As a mental exercise, how long before you are not allowed to erase anything on your computer since it could potentially be used for... something, I dunno.

Kaptain K
2008-Jul-03, 03:09 AM
Or, the customer can sell the computer to the repairman for the duration of the repairs and then buy it back. Then the technician would be working on his or her own property.
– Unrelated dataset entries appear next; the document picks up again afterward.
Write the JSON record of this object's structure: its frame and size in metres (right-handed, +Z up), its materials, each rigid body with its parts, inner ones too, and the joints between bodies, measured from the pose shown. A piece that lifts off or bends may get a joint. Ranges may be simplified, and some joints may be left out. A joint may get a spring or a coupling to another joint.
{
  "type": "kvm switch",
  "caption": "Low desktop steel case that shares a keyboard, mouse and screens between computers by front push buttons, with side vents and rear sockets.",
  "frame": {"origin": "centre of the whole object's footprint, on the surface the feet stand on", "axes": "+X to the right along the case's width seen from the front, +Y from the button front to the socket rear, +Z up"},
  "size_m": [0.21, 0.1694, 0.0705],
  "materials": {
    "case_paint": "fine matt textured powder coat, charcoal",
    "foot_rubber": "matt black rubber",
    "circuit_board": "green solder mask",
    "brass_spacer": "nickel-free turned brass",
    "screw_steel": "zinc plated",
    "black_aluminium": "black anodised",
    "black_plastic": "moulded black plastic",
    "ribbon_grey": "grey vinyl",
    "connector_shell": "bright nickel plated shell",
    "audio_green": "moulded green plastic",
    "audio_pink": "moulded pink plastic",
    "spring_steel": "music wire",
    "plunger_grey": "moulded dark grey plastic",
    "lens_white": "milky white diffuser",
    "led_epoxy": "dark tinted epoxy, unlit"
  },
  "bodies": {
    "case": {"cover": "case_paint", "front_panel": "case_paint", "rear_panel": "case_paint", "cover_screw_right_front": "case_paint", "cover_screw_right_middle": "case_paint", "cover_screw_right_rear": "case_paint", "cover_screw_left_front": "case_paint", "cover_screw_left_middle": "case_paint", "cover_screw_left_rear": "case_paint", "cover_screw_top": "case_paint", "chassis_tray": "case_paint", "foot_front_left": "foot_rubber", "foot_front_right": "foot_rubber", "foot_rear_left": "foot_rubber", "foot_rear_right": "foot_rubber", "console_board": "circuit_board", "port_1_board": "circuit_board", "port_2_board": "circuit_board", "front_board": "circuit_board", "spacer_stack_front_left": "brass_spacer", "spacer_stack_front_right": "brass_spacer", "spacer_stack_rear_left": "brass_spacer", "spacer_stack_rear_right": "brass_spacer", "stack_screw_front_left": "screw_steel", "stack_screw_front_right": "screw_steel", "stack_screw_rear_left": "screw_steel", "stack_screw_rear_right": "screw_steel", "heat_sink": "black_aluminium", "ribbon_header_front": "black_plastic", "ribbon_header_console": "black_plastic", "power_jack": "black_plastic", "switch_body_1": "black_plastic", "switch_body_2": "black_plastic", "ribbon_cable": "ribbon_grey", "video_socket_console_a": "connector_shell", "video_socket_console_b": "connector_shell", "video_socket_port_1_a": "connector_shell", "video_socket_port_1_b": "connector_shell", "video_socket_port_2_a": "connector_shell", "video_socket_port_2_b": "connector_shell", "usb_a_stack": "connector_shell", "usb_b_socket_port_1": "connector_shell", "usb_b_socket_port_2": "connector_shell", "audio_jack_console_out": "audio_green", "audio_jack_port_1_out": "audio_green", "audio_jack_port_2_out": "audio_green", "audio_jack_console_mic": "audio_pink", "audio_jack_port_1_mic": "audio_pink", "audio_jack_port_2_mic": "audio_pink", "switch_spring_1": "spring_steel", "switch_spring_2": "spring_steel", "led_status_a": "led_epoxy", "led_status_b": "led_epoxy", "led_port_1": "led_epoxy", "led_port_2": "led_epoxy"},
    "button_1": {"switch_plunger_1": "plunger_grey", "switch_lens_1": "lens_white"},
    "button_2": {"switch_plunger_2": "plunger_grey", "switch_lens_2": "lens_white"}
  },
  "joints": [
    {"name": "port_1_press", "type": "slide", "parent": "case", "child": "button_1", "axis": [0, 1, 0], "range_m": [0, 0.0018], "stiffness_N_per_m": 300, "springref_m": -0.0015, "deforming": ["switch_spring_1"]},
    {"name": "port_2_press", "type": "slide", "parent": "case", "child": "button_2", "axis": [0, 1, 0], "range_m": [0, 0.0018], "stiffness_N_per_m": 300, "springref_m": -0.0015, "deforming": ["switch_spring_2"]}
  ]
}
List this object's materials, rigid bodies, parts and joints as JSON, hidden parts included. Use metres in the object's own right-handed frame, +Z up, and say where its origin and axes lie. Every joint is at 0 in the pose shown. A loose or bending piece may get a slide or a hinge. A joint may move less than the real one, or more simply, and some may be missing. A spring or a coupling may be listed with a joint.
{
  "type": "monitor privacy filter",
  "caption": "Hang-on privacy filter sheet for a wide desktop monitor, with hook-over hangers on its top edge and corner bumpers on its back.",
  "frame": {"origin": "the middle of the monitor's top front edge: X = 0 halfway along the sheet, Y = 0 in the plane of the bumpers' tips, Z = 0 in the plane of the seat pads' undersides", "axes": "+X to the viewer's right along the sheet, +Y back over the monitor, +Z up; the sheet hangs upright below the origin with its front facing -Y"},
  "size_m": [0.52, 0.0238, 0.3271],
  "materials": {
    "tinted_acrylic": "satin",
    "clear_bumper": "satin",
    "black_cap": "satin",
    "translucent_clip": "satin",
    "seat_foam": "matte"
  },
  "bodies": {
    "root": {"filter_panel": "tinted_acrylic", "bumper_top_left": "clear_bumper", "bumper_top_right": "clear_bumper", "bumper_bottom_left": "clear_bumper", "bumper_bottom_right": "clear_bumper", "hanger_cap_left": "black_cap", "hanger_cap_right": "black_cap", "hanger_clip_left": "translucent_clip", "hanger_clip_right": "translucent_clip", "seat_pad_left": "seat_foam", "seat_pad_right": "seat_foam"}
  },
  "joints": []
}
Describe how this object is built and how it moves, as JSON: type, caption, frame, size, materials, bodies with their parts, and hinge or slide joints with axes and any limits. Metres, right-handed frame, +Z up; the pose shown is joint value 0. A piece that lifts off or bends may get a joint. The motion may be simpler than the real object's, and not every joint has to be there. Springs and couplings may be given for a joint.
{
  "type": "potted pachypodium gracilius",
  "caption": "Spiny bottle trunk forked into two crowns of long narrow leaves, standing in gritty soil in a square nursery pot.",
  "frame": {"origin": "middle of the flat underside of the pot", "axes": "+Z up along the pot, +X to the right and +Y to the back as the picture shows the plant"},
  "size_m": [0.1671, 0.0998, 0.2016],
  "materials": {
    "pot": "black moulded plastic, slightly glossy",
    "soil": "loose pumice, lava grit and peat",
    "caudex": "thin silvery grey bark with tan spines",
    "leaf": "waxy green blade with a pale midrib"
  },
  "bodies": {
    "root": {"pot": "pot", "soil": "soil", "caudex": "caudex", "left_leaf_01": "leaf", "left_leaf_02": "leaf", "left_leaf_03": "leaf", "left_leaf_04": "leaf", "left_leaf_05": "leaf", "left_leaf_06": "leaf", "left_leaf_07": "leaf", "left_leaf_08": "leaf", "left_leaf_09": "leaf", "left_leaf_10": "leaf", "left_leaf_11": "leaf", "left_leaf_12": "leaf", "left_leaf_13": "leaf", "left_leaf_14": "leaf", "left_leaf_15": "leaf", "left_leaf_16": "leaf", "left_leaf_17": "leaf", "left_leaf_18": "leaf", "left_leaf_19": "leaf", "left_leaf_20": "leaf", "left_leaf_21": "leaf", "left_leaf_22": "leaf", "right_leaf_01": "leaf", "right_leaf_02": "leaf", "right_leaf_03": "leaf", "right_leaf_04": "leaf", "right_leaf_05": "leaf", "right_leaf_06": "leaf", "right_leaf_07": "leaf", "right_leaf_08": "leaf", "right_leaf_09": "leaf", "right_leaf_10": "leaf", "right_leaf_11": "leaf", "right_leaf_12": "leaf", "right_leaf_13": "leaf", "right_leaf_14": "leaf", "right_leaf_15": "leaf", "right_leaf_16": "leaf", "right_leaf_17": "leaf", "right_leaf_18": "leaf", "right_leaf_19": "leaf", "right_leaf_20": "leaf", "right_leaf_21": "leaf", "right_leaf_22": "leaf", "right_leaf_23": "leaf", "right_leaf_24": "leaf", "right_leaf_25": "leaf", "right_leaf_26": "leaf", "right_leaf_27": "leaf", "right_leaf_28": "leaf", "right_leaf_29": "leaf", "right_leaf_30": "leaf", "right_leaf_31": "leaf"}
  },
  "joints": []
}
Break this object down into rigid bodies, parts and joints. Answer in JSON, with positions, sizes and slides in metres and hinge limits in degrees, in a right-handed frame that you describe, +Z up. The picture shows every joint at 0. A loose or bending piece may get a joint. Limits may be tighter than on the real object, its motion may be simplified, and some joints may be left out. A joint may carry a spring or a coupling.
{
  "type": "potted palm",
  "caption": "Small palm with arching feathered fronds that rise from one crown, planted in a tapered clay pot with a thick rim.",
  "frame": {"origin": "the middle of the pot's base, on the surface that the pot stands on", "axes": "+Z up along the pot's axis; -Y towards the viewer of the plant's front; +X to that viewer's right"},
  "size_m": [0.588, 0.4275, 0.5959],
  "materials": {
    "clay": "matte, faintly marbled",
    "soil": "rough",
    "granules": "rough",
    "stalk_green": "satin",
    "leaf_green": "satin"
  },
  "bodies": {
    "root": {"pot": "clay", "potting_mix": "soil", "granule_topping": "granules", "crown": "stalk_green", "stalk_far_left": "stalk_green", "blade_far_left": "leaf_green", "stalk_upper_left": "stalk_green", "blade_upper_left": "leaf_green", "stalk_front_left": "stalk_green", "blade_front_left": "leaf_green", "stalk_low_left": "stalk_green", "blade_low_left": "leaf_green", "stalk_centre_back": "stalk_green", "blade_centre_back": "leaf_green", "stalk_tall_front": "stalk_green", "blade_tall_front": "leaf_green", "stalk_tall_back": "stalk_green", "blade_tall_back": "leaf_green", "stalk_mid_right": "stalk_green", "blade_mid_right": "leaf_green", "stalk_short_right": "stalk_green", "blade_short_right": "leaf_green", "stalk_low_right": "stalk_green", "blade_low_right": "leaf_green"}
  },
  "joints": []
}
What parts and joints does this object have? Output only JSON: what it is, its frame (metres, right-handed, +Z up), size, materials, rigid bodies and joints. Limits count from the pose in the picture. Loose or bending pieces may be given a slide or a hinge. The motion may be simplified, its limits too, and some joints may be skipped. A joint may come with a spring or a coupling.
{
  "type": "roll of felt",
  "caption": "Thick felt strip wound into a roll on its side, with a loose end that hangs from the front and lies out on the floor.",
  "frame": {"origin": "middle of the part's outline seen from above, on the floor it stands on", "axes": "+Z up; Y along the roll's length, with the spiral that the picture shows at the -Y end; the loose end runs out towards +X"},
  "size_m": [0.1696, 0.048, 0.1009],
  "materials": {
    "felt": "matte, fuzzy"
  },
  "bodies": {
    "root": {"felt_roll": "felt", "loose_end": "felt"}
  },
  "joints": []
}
And set himself up to be fined twice as both the owner and the repairman!

Chuck
2008-Jul-03, 03:13 AM
And set himself up to be fined twice as both the owner and the repairman!
I don't think you need an investigator's license to repair your own computer.

Kaptain K
2008-Jul-03, 04:00 AM
The law does not make that distinction!

Chuck
2008-Jul-03, 04:04 AM
You would not be investigating anyone by looking at your own data. The law would not apply at all.

mike alexander
2008-Jul-03, 04:21 AM
Sometimes the law is a horse's patootie.

Hey, fellahs, listen to yourselves! Instead of looking at the law and saying, "Wow! I can grow mushrooms in this!" you're playing Talmudic games around it. So:

what is the purpose of this law, and is it so constructed to accomplish it without doing other harm?

tdvance
2008-Jul-03, 05:29 PM
At work, our news summary included this one--it appears the changes to the law mean companies need a license to do any kind of forensic work on computers, but the definition of forensic work is essentially anything involving searching the data on the computer for information (e.g. you take the computer to a repair shop to determine who your kids are talking to on MySpace). The repair shops are worried that the law could catch them for not having a sufficiently-narrow definition of "forensic".

Perhaps a phrase such as "(not allowed to do whatever) without the owner's permission" would fix the concerns (though might involve the owner signing more papers before anything is done).